Shares of Cisco Systems (NASDAQ:CSCO) have jumped 0.4% today, adding about a point to the Dow Jones Industrial Average (DJINDICES:^DJI), which is down 14 points overall as of 1:40 p.m. EST. In other words, it's a fairly encouraging move on a generally gloomy market day.
It's earnings season, and quarterly reports did indeed move Cisco today -- not Cisco's own, of course; the networking giant is slated to publish results in two weeks. But even mighty Cisco doesn't operate in a vacuum. One network security stock and one routing and switching rival showed their hands after last night's closing bell, and they're good ones.
What's going on?
Juniper Networks (NYSE:JNPR) gained 3% as adjusted earnings of $0.28 per share breezed past the Street's $0.22 estimate. More to the point for Cisco investors, CEO Kevin Johnson said that he sees stronger spending coming in the crucial service-provider market. Telecoms and data specialists need to update their core routers to keep up with ballooning bandwidth demands, and the global economy is finally letting them sign a few big checks.

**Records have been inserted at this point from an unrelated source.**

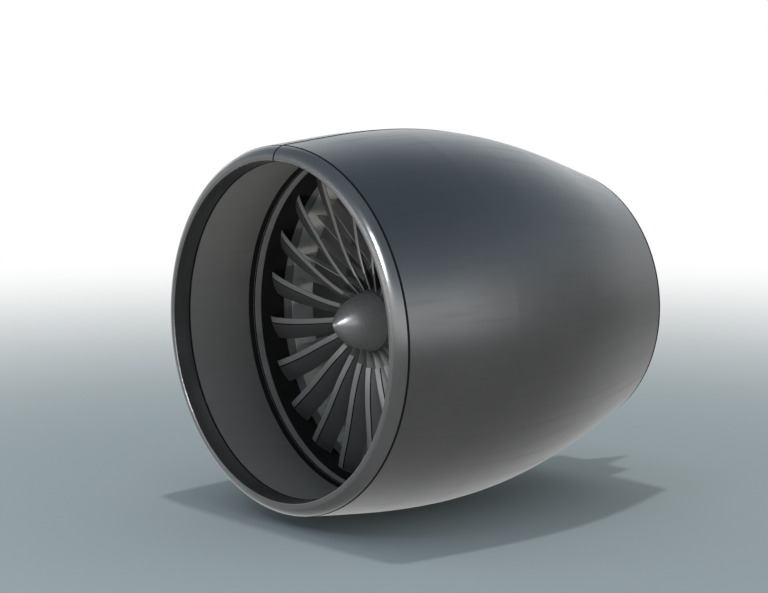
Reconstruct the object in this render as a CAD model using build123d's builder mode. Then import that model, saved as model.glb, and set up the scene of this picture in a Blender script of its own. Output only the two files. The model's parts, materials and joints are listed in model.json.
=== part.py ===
from build123d import *
import os
from math import cos, radians, sin

# Jet engine: a turbofan in a long cowl, hung by its far side on a pylon.
# Every size is in millimetres. A station is a distance along the shaft line, counted rearwards from
# the seam behind the inlet lip, and a radius is a distance from the shaft line. A clock angle starts
# at the top and grows towards the pylon side, +Y. +X points rearwards and +Z up.

# Clearances
seat = 0.3
running = 0.05
cowl_seam = 3.0
split_gap = 7.0
lip_butt_gap = 2.0

# Mounts on the pylon side: the front one carries the origin
front_mount_station = 766.0
front_mount_radius = 868.0
front_mount_length = 104.0
front_mount_width = 220.0
front_hole_pitch_x = 64.0
front_hole_pitch_z = 160.0
rear_mount_station = 1450.0
rear_mount_radius = 776.0
rear_mount_length = 100.0
rear_mount_width = 160.0
rear_hole_pitch_x = 60.0
rear_hole_pitch_z = 110.0
mount_hole_radius = 8.0
mount_hole_depth = 24.0
mount_plate = 26.0
mount_arch_width = 90.0
mount_corner = 12.0
mount_block = 80.0

# Inlet lip, its bulkhead and the inlet barrel
seam_radius = 858.0
nose_reach = 62.0
nose_radius = 795.0
nose_outer_bend = 56.0
nose_inner_bend = 6.5
inner_seam_station = 29.0
inner_seam_radius = 783.0
inner_seam_gap = 1.0
lip_skin = 4.0
bulkhead_web = 6.0
bulkhead_knee_radius = 812.0
bulkhead_toe = 9.0
landing_length = 40.0
landing_thickness = 5.0
landing_notch = 160.0
barrel_middle = (230, 802)
barrel_end_station = 449.0
barrel_flare = 18.0
barrel_wall = 14.0

# Long cowl: (station, radius) of its outer skin between its two ends
cowl_outline = [(309, 891), (619, 909), (928, 896.5), (1237, 846.5), (1546, 762)]
cowl_end_station = 1855.0
cowl_end_radius = 658.0
cowl_start_slope = 0.115
cowl_wall = 10.0
cowl_end_wall = 6.0
aperture_start = 620.0
aperture_end = 1540.0
aperture_height = 260.0
aperture_corner = 40.0

# Fan case, its land and the liner that the blade tips run in
case_front_station = 455.0
case_rear_station = 700.0
case_radius = 817.0
case_wall = 12.0
case_lip_step = 4.0
flange_height = 23.0
flange_thickness = 10.0
land_start = 462.0
land_end = 495.0
land_height = 5.0
liner_end = 640.0
liner_thickness = 8.0

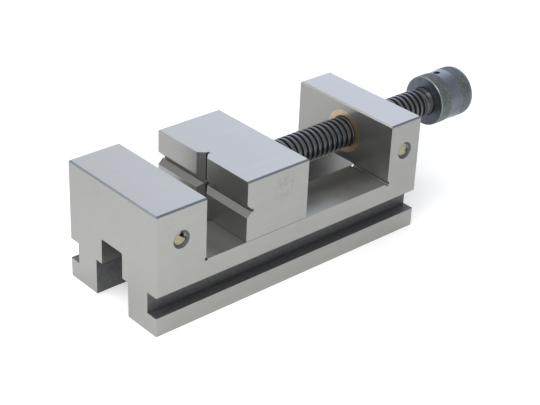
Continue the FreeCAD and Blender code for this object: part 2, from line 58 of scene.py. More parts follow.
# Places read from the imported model, in metres
AXIS_HEIGHT = next(joint["pos_m"][2] for joint in frame["joints"] if joint["name"] == "screw_turn")
AXIS = Vector((0.0, 0.0, AXIS_HEIGHT))
JAW_LOW, JAW_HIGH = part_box("moving_jaw")
BODY_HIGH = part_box("vise_body")[1]
SCREW_LOW, SCREW_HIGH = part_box("lead_screw")
KNOB_LOW, KNOB_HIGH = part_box("screw_knob")
MOUNTS = {mount["name"]: Vector(mount["pos_m"]) for mount in frame["record"]["mounts"]}
HOLE_PLACES = [MOUNTS[f"stop_hole_{block}_{side}"]
               for block in ("jaw", "rear") for side in ("near", "far")]

# Vertices nearer than this are one
SAME_PLACE = 1e-7

# Noise seldom leaves this span, given as the two inputs of a map range
NOISE_SPAN = {1: 0.3, 2: 0.7}
# Upward part of the normal of a leaning face, and how far it may be from that
LEAN, LEAN_SPAN = 0.68, 0.18
# Half the size of an edge that is painted lighter, as rubbed bare and with a painted highlight: along the screw,
# away from it, and without limit
RUBBED_EDGE_HIGHLIGHT = (0.0004, 0.0004, 1.0)

# Wedge cut out of the wax in the shape of the shadow in the hole, so that the dark hole shows
# there, in the holes of the jaw and of the rear block: its tip from the hole's middle, along the
# vise and up in metres, and the two directions that it opens between, in radians
SHADOW_WEDGES = (((-0.00095, 0.0022), (-0.63, 0.74)), ((0.0022, -0.0017), (-0.58, 1.41)))

# Two zones of the backdrop, darker in front to the right and brighter behind: the way to the
# middle of each, the cosine where it starts, and its brightness in the middle
BACKDROP_ZONES = (((0.588, -0.492, 0.642), 0.5, 0.75), ((0.78, 0.52, 0.35), 0.8, 2.4))
# The zone behind on the right that is cooler, in the same way
COOL_SIDE, COOL_START = (0.76, 0.55, 0.35), 0.85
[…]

This is obviously brilliant news for both Juniper and Cisco -- two of the largest equipment-providers for this long-frozen sector. "It's still early and it still varies by geography," Johnson concedes, but the recovery is finally happening.
Security products are less of a core product for Cisco, but the company does dabble in the market, and investors should keep at least one lazy eye on the competition here. And, like I said, the sector had some good news to share last night.

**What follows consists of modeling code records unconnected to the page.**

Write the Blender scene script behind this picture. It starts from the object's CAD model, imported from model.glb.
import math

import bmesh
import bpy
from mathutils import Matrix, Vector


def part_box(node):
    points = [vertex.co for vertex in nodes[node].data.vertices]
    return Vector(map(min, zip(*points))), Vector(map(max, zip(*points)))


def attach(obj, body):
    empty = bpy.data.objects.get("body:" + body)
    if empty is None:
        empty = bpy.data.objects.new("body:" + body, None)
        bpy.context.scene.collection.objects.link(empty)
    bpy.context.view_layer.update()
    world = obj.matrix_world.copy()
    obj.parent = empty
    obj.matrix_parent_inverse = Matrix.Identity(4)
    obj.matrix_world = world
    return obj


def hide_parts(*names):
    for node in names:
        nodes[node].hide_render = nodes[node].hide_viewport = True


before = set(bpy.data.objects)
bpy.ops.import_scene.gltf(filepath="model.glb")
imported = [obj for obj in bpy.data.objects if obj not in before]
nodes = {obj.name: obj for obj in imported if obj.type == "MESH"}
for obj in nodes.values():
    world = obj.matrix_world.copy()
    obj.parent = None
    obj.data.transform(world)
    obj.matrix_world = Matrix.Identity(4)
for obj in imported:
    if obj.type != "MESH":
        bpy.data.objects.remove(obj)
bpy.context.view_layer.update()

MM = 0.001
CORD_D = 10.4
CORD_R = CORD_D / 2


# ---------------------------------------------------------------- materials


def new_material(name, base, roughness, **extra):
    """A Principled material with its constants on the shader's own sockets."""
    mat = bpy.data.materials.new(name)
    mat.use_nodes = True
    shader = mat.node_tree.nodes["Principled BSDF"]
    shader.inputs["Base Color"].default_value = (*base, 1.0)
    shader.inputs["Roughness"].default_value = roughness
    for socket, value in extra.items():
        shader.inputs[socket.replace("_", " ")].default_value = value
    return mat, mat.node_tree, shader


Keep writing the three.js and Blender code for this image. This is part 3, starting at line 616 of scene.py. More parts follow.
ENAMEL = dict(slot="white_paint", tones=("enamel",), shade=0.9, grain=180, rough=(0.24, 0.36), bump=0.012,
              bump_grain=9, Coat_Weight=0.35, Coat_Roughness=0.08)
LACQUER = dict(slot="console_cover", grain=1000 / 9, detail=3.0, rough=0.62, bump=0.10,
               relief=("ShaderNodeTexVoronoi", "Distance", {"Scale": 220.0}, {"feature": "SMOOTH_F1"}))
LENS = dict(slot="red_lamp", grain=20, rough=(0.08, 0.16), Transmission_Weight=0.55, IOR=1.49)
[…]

High-speed security specialist Fortinet (NASDAQ:FTNT) is soaring 24% today after crushing last night's fourth-quarter report. Analysts expected $0.15 of non-GAAP earnings per share on sales in the neighborhood of $144 million. Instead, Fortinet delivered $0.17 per share and a spectacular take of $151 million in revenue.
The sales execution problems of recent quarters appear to be a thing of the past, but that's good news for Fortinet and Fortinet alone. Cisco is feeling the love of Fortinet's overall market vibe.
Sales jumped more than 20% year over year in each of Fortinet's three geographic divisions, led by a 25% gain in the Americas. Breaking the numbers down further, CEO Ken Xie pinned most of the success on enterprise customers and service providers. These are exactly the markets that Cisco would love to see making big moves, and the comments are in line with Juniper's industry assessment.
So Cisco is doing what it can to keep the Dow floating near those elusive all-time highs, thanks to some help from its frenemies.
Taken together, these reports point to some serious improvement in demand for the biggest, fastest, and most profitable class of network equipment. Nobody is saying that AT&T suddenly ordered dozens of million-dollar core routers to support its 4G network growth last quarter, nor that the big telecoms will do this in unison next quarter.
But the consensus is growing: Capital investments are back in fashion in the telecom industry, and that's good news for the equipment builders. The large orders are coming, and a rising number of smaller deals are paving the way. Look for Cisco to cement this theory in two weeks when it reports second-quarter results and updates its own market forecasts.